Enterprises should select a solution that provides native support for the Windows SMB Protocol to assure a smooth migration from Windows file servers. It goes without saying that the solution must fully support Windows ACLs and Active Directory with all their intricacies so that existing access rules are retained following migration, and end users and applications continue to operate smoothly over their existing mapped network drives.

 

2.    LAN Speed Performance

Users do not tend to tolerate degradations in performance. Therefore, any solution chosen to replace Windows Server must provide LAN-speed access to cloud-based files through local caching.

3.    Complete Data Privacy

In recent years data privacy has been critical for almost all organisations, even more so with legislations such as GDPR being enacted all around the world. In order to ensure compliance, enterprises need a solution that addresses their security focused requirements with a 100% private (in-firewall) deployment model, end-to-end encryption with private control over the encryption keys, and granular file sharing policies.

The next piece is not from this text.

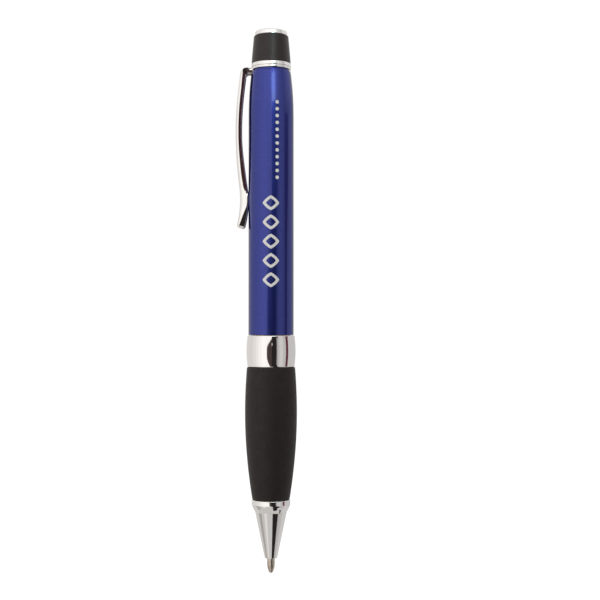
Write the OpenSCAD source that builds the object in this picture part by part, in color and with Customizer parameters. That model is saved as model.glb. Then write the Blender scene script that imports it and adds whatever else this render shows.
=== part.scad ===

4.    Global Collaboration and Mobility

Organisations are now increasingly distributed, with offices across various locations and employees working from the train or from home. To have a single namespace for distributed businesses to share and collaborate on files across any number of locations is becoming essential.

 

Furthermore, many organizations are embracing file sync and share applications for their laptops and mobile devices. It is beneficial for the chosen file storage solution to provide a holistic approach, exposing the same files using File Server interface for on-prem users, and a tightly integrated file sync and share solution for laptops and mobile users.

5.    Multi-Cloud Support

It is crucial for the file storage solution to support a wide selection of cloud providers and on-premises object storage solutions, as well as to enable easy data migration between different storage providers without downtime. Multi-vendor cloud support allows an organisation the flexibility to negotiate with and select the cloud vendor or on-prem storage solution offering the best service terms, features and cost for each application or workload they run. Microsoft Server is limited by only supporting its own Azure cloud storage service.

6.    Business Continuity

71 percent of organisations cited data protection and availability as one of the biggest challenges when moving to the cloud, according to a survey commissioned by CTERA.  When evaluating storage solutions, look for solutions that include real-time backup of files to the cloud and ability to recover previous file versions. Modern solutions would also allow near-zero-downtime disaster recovery, by ability to quickly failover to the cloud, slashing restoration time from days to minutes. Organisations can keep offices running when their local storage is inaccessible – without having to buy a second server and mirroring data.

 

The Windows Server end of life brings an opportunity for IT managers to reassess their organisational needs and IT infrastructure. For organisations seeking to update their storage and file solution, modernise their remote office/branch office (ROBO) technology, the aim is often to provide a more comprehensive set of capabilities than their legacy server-based approach while simultaneously reducing management overhead. New ways of looking at office infrastructure options will help take them a step closer to successfully achieving digital transformation.